Nobody has 5G service yet, and hero politicians are already throwing ill-advised legislation at the rural digital divide which will distort rollout and access — while on the flipside some localities are putting up barriers in the form of high access fees for those who want to install 5G equipment along existing rights of way.

For its part, the Federal Communications Commission’s (FCC) November agenda includes new findings and orders intended to facilitate wireless deployment, including:

Some of this is problematic in that we never had humane property rights and fluid ownership models established in utility poles. These were turned over to artificial monopolies and rate regulation generations ago. Therefore even today we maintain an Administrative State that keeps network industries artificially walled off from one another.

While adversarial access can and seemingly will be granted, ultimately the liberation of now-siloed network industries must be addressed on a far deeper level than any agency is now prepared to engage. My prediction is regulators cannot engage in this manner.

Still, under Trump, some things are breaking free. October brought the Commerce Department’s Permit Streamlining Action Plan in response to Trump’s January executive memorandum on “Streamling Permitting and Reducing Regulatory Burdens for Domestic Manufacturing.”

In addition, January had brought Executive Order 13766, “Exepediting Environmental Reviews and Approvals fo High Priority Infrastructure Projects.” These E.O.s are a mouthful, but the word “Keystone” will ring a bell on this one.

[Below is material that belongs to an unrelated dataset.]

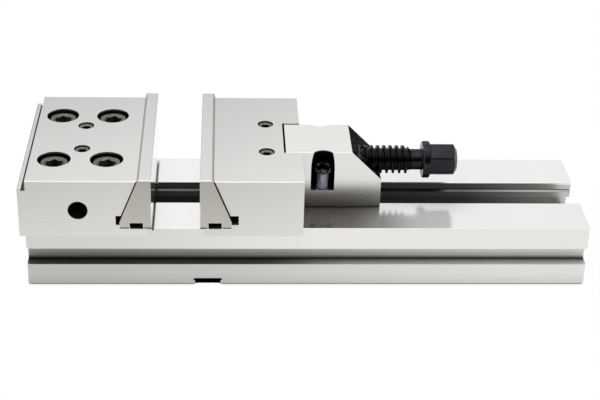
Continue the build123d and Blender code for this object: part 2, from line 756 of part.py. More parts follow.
# Spindle in one piece: nose, pin groove, journal, thread, neck, collar and hexagon.
# It is drawn as a turned blank in a plane through its own axis.
axis_plane = Plane((0, 0, spindle_z), x_dir=(1, 0, 0), z_dir=(0, -1, 0))
spindle_axis = Axis((0, 0, spindle_z), (1, 0, 0))
journal = JOURNAL_DIAMETER / 2
groove = PIN_GROOVE_DIAMETER / 2
thread = THREAD_DIAMETER / 2
collar = COLLAR_DIAMETER / 2
thread_left = notch_wall + JOURNAL_OUT
thread_right = block_rear + THREAD_OUT
collar_left = thread_right + NECK_LENGTH
hex_left = collar_left + COLLAR_LENGTH
hex_right = hex_left + HEX_LENGTH
hex_blank = HEX_ACROSS_FLATS / sqrt(3) - EDGE_BREAK / 2
with BuildPart() as spindle:
    with BuildSketch(axis_plane):
        with BuildLine():
            Polyline(
                (spindle_tip, 0),
                (spindle_tip, journal),
                (groove_left, journal),
                (groove_left, groove),
                (groove_right, groove),
                (groove_right, journal),
                (thread_left, journal),
                (thread_left, thread),
                (thread_right, thread),
                (thread_right, journal),
                (collar_left, journal),
                (collar_left, collar),
                (hex_left, collar),
                (hex_left, hex_blank),
                (hex_right - HEX_END_LENGTH, hex_blank),
                (hex_right, hex_blank - HEX_END_DROP),
                (hex_right, 0),
                close=True,
            )
        make_face()
    revolve(axis=spindle_axis)

    # Six flats, milled with a corner at the top and at the bottom
    with BuildSketch(Plane.YZ.offset(hex_left)):
        with Locations((0, spindle_z)):
            Circle(COLLAR_DIAMETER)
            RegularPolygon(HEX_ACROSS_FLATS / 2, 6, major_radius=False, rotation=30, mode=Mode.SUBTRACT)
    extrude(amount=2 * HEX_LENGTH, mode=Mode.SUBTRACT)
spindle.part.label = "spindle"
export_step(spindle.part, "parts/spindle.step")
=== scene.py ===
import json
import math
from typing import NamedTuple

import bmesh
import bpy
from mathutils import Matrix, Vector


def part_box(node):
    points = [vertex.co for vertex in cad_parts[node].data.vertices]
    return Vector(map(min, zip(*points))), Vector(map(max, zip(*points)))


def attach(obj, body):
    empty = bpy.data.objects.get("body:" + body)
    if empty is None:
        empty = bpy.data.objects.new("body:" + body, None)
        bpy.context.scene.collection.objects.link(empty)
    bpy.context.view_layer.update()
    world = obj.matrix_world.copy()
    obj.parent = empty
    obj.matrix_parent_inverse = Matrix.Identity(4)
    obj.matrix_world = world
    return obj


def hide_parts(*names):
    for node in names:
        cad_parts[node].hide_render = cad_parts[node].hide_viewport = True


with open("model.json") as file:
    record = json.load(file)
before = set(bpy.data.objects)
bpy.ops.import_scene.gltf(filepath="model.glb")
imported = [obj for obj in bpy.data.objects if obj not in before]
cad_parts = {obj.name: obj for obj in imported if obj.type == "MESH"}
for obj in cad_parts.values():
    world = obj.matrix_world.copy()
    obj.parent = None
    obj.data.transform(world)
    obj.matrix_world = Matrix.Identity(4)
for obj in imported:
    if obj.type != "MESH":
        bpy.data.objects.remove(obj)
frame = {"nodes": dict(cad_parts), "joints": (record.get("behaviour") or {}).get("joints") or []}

# Looks of the precision machine vise. Lengths are in metres, in the frame of the solids:
# X from the fixed jaw to the spindle's hexagon, -Y the near side, Z up.
MM = 0.001
nodes = frame["nodes"]
joints = {joint["name"]: joint for joint in frame["joints"]}
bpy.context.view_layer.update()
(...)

Next came Trump’s summertime $1 trillion infrastructure push as a component of his budget proposal.

In a June speech at the Department of Transportation, Trump’s said the goal is “massive permit reform” to speed up the lengthy construction approval process and bring it from as long as 10 years down to two years. Trump noted Federal “highway permitting processes involving 16 different approvals involving 10 different federal agencies being governed by 26 different statutes.”

That event was prelude to yet another Executive Order (13807) on “Establishing Discipline and Accountability in the Environmental Review and Permitting Process for Infrastructure Projects” (here’s the “Fact Sheet” on it).

You haven’t heard of linkages between broadband Internet and executive order 13807, but they’re definitely there.

The 13807 order, like all presidential executive orders, applies only to executive departments and agencies, not independent agencies like the FCC. But the order clearly specifies “broadband internet” among the many types of infrastructure it intends to liberate.

Now, the 114th Congress under Obama had already enacted the “Federal Permitting Improvement Act,” which was Title 41 of the Fixing America’s Surface Transportation Act” (or, Fast-41; there’s one of those acronyms).

In fact an irked letter from Sens. Rob Portman (R-Ohio) and Claire McCaskill (D-Missouri) said tools were already in place that Trump needed to exploit (“Specifically, the Senators are urging the Trump administration to fully implement the Federal Permitting Improvement Steering Council (FPISC) to help streamline the permitting process and facilitate infrastructure development.”)

(FPISC is another infrastructure-related acronym for you.)

In any event, we’re witnessing some convergence on a federal framework for infrastructure liberalization, however short of laissez-faire it may be:

  • Requiring that permitting steps occur simultaneously rather than sequentially at agencies;
  • New penalties for federal agencies that miss deadlines;
  • Creation of a FAST-41 online permitting dashboard for managers to track projects;
  • And a one-stop shop FPISC approach.

New legislation to facilitate 5G may gain a foothold, too (such as Sen. John Thune’s (R-S.D.) Senate-passed MOBILE NOW Act), but we’ll need to make sure such moves foster long term liberalization and “permissionless innovation” rather than inadvertent federal micromanagement, oversight and a Mother-May-I Internet of Things.

In an October hearing on the Trump administration’s regulatory Reform Task Forces and his one-in, two-out approach to regulation, witness Jitinder Kohli of Deloitte Consulting (who’d helped implement similar approaches in the U.K.), noted the “Quick Start Guides” we all get whenever we buy a new electronic device like a TV or smartphone.

He made the excellent point that American businesses need a quick start guide when it comes to complying with regulations.